Test 4. Error in the expected value of the Arias intensity \(\mathcal I _A\) with \(T=4\). The slow rate of convergence shows that the Arias intensity is not \(Y\)-regular

6 Conclusion

We have proposed a stochastic collocation method for solving the second order wave equation in a heterogeneous random medium with a piecewise smooth random wave speed. The medium consists of non-overlapping sub-domains. In each sud-domain, the wave speed is smooth and is given in terms of one random variable. We assume that the interfaces of speed discontinuity are smooth. One important example is wave propagation in multi-layered media with smooth interfaces. We have derived a priori error estimates with respect to the number of collocation points for the stochastic collocation method based on full and sparse tensor interpolations.

The main result is that unlike in elliptic and parabolic problems, the solution to hyperbolic problems is not in general analytic with respect to the random variables.
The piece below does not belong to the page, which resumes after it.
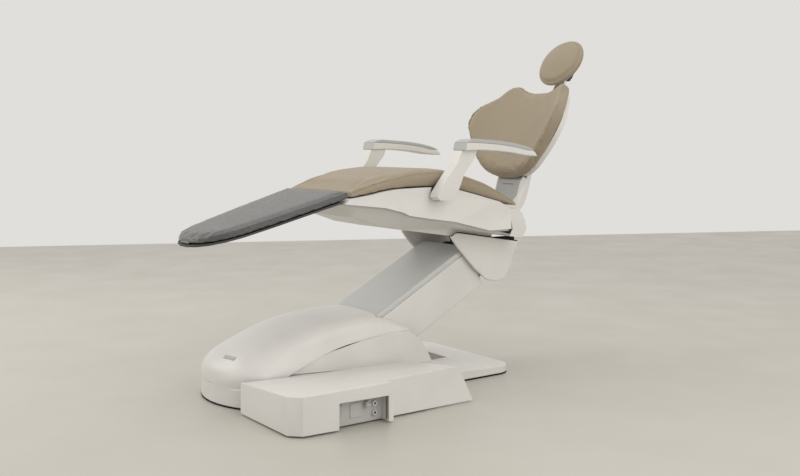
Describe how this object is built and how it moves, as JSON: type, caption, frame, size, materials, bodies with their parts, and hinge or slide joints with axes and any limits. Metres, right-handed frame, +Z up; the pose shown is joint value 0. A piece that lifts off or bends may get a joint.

Therefore, the convergence rate of error in the wave solution is only algebraic. A fast spectral convergence is still possible for some linear quantities of interest with smooth mollifiers and for the wave solution with smooth data compactly supported within sub-domains. We also show that the semi-discrete solution is analytic with respect to the random variables with the radius of analyticity proportional to the mesh size \(h\). We therefore obtain an exponential rate of convergence which deteriorates as the quantity \(h \, p\) gets smaller, with \(p\) representing the polynomial degree in the stochastic space. We have shown that analytical results and numerical examples are consistent and that the stochastic collocation method may be a valid alternative to the more traditional Monte Carlo method.

Future directions will include the analysis of other types of second order hyperbolic problems such as elastic wave equation and the case where the position of discontinuity interfaces is also stochastic.